Lucius stands alone in the middle of his night-darkened room. The boarding house is silent. He tries not to feel oddly self-conscious.

He'll pretend he's talking to his other master. That's how he'll go about it. He clears his throat, head lifting to address the empty space.
]

My lord...?

[The sound of his voice rings against his ears; he feels the urge to laugh mockingly. A disparaging smile twists onto his face as he confesses:]

I don't really know what I'm doing. They say this works, but it's so unlike anything I know. Can you hear me? Will you speak to me, give me some sort of...sign?

[He contemplates what to say next, showing more confidence as he goes on.]

I don't know how much you might already know about me. Who I am, what I've been. What should concern you however is, I've done things like this before. I've been...a soldier, after a fashion. A follower in a great army. And if you desire my services I am willing to become the same for you. I don't give empty words when I pledge myself to a cause, I wish to fight. [His teeth show, briefly, with determination and anger.] The Fog Witch has taken much from me; it would give me greatest pleasure to wreck havoc and do damage to pay her back.

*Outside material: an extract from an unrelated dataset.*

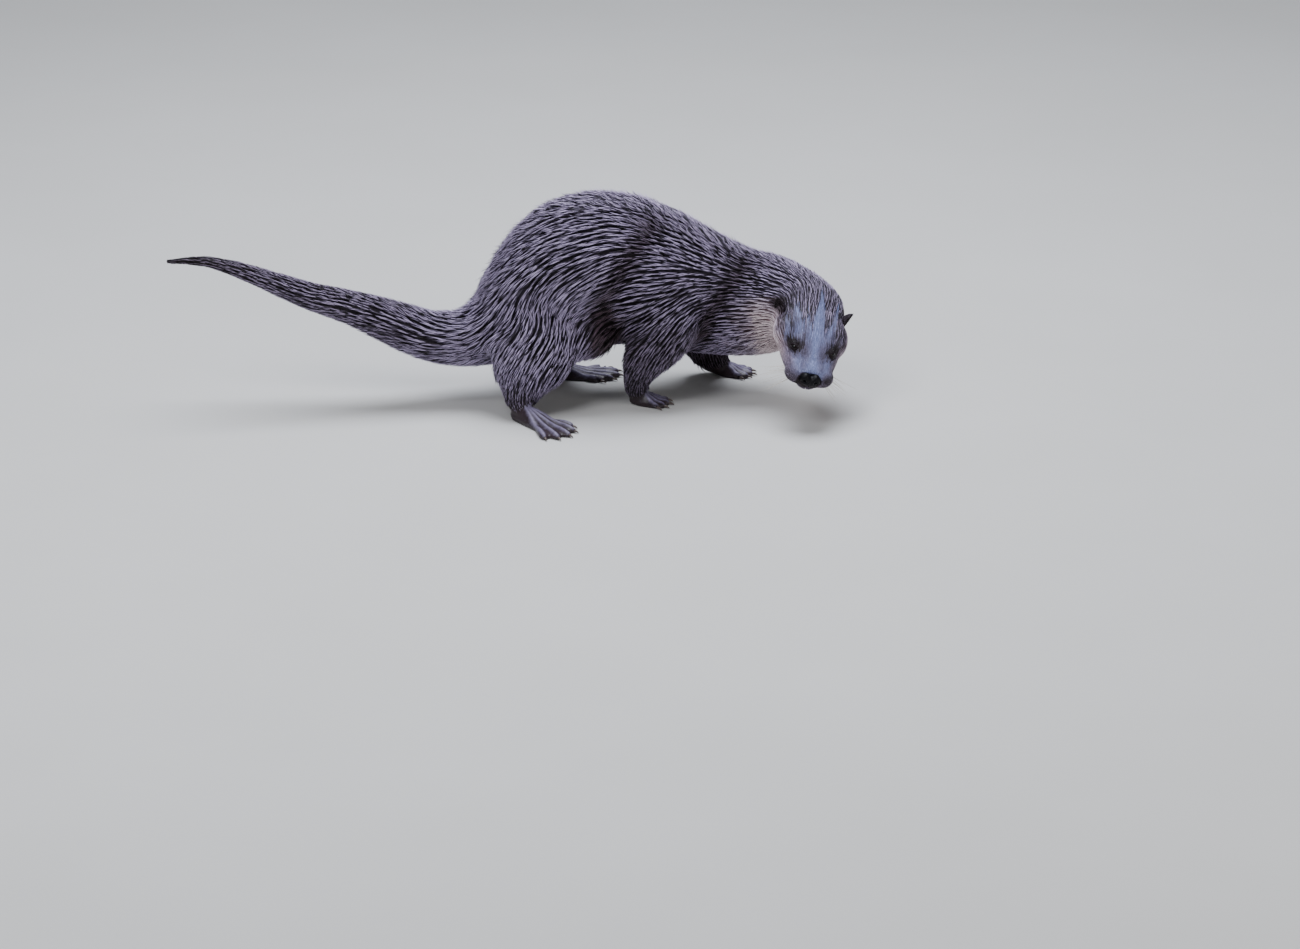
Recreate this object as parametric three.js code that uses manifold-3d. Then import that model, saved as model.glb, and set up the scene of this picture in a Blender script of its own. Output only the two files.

[Facing the part of the room where the shadows are thickest - where it's easiest to pretend someone is standing - Lucius kneels. He rests his hands on the floor before him and bows his head down.]

If yours is truly the way to grant what I desire then you don't need to try and convince me of anything. I respect a being of power such as yourself. I will devote myself to you, loyally and ardently. I only ask but one small favor in return, my lord: that I be permitted to speak to the one I now serve.